SHORTAGE: The amount by which demand exceeds supply.

SHUT DOWN PRICE: The price below which a profit-maximizing firm will shut down in the short run.

SHUT DOWN RULE: A competitive firm should shut down in the short run if it cannot find an output level that will allow it to cover
total variable costs.  Otherwise, it should continue to produce.

SILVER STANDARD: An economy in which the value of the currency is tied to the value of silver.  The currency can be exchanged for
an equal value of silver upon demand.

SOCIAL BENEFIT: Total benefit of a transaction - private benefit plus external benefit.

SOCIAL COST: Total cost of a transaction - private cost plus external cost.

SOCIALISM: An economic system in which the government owns the means of production.

SPECIALIZATION & TRADE: The concept that individuals or nations should specialize in the production of things for which they have
comparative advantage, and trade for the things that they do not have comparative advantage.

SPECULATIVE DEMAND FOR MONEY: The amount of money that the public prefers to hold as a hedge against price changes in other
financial assets.

SPENDING MULTIPLIER: The amount by which an increase in spending will increase real GDP.  Equal to the reciprocal of leakages:
(1 / (MPS + MPI)).

SPILLOVER:  The effect that actions of producers or consumers have on people who are not parties to private transactions.
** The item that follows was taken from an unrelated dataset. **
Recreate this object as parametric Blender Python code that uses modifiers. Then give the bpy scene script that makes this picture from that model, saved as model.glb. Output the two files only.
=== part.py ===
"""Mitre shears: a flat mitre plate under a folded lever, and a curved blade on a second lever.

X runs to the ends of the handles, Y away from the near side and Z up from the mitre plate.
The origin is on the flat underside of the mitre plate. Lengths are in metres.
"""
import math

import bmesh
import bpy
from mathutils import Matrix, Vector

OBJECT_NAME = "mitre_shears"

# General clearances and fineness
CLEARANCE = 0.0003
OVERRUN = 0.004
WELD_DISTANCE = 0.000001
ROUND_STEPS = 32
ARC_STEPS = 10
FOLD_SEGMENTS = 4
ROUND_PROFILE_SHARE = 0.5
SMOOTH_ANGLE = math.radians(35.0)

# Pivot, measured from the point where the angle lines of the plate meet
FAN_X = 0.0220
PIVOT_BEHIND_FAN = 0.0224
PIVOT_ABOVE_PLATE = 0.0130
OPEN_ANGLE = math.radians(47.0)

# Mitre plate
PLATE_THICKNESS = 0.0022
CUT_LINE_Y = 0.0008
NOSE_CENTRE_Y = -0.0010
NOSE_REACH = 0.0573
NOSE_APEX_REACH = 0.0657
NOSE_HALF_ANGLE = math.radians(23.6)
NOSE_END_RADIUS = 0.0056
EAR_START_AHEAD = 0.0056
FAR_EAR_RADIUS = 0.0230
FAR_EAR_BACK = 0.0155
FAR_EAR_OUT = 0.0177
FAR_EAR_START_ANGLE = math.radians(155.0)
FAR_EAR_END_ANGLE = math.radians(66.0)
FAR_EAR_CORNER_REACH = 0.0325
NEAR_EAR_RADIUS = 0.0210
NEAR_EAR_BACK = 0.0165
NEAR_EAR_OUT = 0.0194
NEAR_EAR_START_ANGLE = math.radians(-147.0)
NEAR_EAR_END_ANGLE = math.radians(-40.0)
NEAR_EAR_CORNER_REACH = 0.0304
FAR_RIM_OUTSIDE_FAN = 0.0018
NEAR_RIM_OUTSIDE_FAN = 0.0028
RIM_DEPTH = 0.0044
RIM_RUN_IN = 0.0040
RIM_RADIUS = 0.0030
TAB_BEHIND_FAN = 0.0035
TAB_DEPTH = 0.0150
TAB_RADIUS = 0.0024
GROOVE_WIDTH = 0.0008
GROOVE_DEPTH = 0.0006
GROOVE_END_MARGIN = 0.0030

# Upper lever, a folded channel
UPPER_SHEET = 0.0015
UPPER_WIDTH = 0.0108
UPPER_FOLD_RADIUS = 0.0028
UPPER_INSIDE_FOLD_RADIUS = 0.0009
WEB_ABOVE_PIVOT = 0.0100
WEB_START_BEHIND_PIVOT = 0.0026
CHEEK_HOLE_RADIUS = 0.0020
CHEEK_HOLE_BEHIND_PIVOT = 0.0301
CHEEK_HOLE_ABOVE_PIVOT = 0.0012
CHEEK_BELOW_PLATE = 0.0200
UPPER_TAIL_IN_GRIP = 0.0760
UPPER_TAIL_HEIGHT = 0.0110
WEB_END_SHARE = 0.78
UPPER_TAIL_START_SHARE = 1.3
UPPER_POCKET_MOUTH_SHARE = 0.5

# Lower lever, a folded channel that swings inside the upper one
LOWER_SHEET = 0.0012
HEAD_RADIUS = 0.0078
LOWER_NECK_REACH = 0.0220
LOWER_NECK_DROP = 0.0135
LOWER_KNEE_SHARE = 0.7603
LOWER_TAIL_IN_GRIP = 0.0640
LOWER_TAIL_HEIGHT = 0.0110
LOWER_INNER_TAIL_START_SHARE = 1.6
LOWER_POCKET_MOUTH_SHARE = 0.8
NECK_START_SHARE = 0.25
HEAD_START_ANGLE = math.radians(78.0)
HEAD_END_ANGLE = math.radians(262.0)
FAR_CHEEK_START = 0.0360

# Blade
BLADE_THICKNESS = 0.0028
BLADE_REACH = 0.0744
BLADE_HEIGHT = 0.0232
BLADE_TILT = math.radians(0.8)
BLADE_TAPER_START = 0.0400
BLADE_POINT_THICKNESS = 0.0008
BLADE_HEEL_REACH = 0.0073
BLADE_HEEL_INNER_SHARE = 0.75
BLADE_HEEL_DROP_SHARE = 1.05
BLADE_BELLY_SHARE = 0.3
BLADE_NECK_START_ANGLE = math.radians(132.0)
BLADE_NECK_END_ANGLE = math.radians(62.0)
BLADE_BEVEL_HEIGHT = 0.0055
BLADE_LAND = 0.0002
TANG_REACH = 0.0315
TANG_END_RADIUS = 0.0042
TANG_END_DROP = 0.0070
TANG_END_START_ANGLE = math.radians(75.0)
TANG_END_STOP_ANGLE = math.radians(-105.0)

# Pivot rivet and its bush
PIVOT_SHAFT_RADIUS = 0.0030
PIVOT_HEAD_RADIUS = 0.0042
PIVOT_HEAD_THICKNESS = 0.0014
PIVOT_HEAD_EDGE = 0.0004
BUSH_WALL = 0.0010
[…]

SRATC: Short run average total cost.  The sum of average variable cost and average fixed cost in the short run.

STAGFLATION: A situation in which inflation and unemployment are both rising at the same time.

STANDARDIZED PRODUCTS: Products of different firms that have no differences in the minds of consumers.  Consumers do not
prefer the products of one firm over another firm.  The products are considered to be perfect substitutes.  Also known as identical
products and homogeneous products.

STOCK CONCEPT: A stock is something that is measured at a specific point in time rather than over a period of time, which would
be a flow concept.  For example, standard accounting statements include an income statement, which is a flow concept, and a
balance sheet, which is a stock concept.